India has significantly expanded its capacity for PET bottle-grade chip production in recent years. However, the domestic market has seen an increase in low-cost imports, particularly from China, eroding the competitiveness of local manufacturers. According to media sources, this trend is further fueled by global overcapacity, stagnant demand growth in several countries, and the evolving geopolitical landscape. Together, these factors have heightened the risk of cheap imports flooding the Indian market.
For PVC, a critical material used extensively in construction and other industries, the industry has recommended restoring customs duties to the pre-2022 level of 10%. Media outlets have highlighted that such a measure could incentivize the development of domestic manufacturing capacity, reducing India’s reliance on imports and addressing the growing needs of the economy.
In the case of man-made fiber (MMF) polyester, the industry has sought an upward revision of tariffs to 10% to counter the impact of low-cost imports, particularly from China. Media reports suggest that this tariff adjustment would not only shield domestic manufacturers from unfair competition but also bolster local production capacities. This aligns with the government’s ambitious goal of achieving $350 billion in textile sector revenues by 2030.
Industry representatives have presented these concerns to the government, emphasizing the need for supportive policies to enhance competitiveness in the chemical and textile sectors.
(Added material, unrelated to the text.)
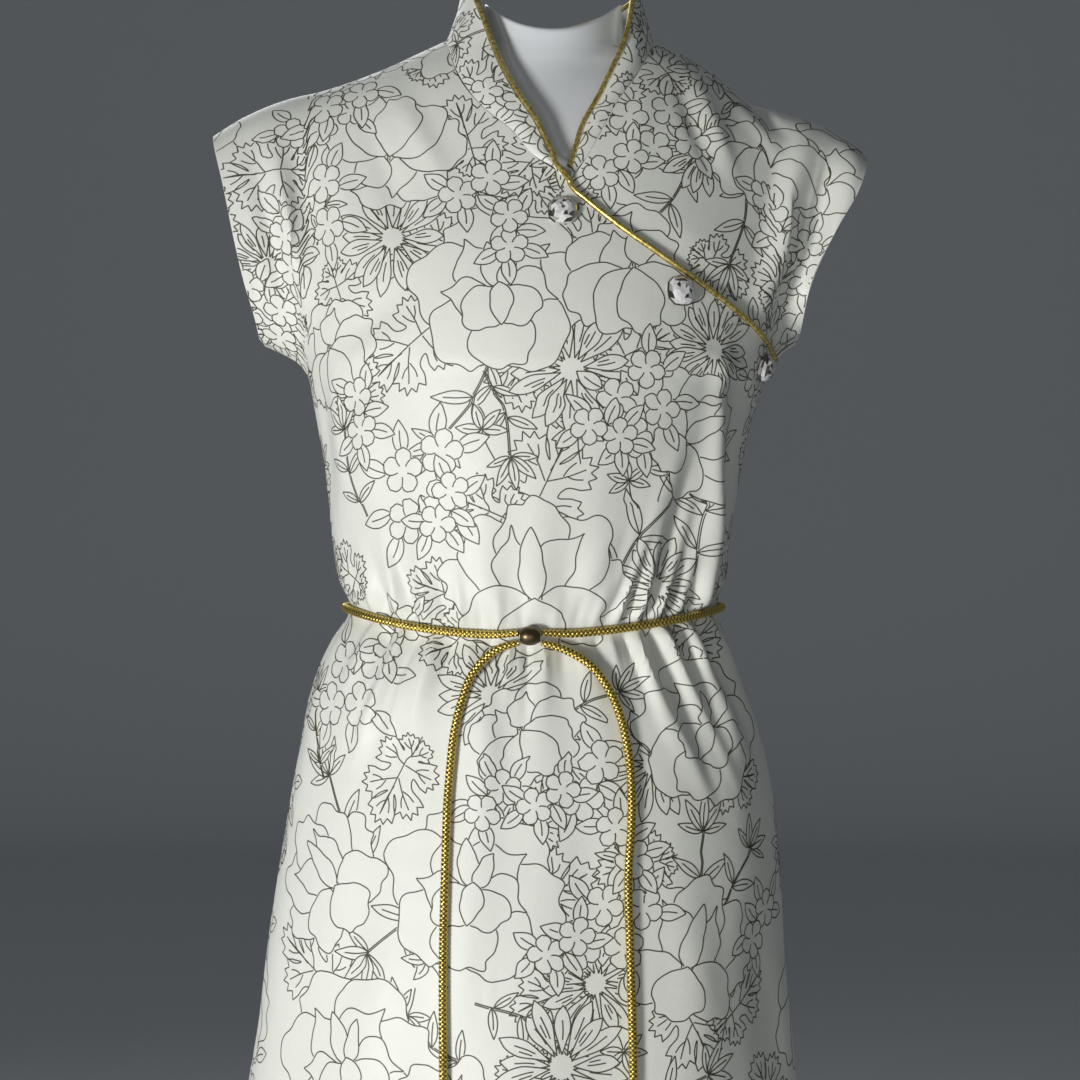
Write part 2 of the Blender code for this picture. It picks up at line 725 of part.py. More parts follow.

Finance Minister Nirmala Sitharaman is set to present the Union Budget on February 1, and these proposals are expected to be deliberated upon.
Separately, media reports indicate that the government is likely to consider reducing customs duties on inputs used in manufacturing medical equipment, electronic goods, footwear, and toys to promote local production. Key demands from the customs perspective for the 2025-26 Budget include rate rationalization, simplifying the customs regime, and improving dispute management. These reforms follow the rationalization measures announced during the Budget in July 2024.
As industries await the Budget announcement, the focus remains on implementing balanced policies to protect domestic manufacturers while supporting economic growth across various sectors.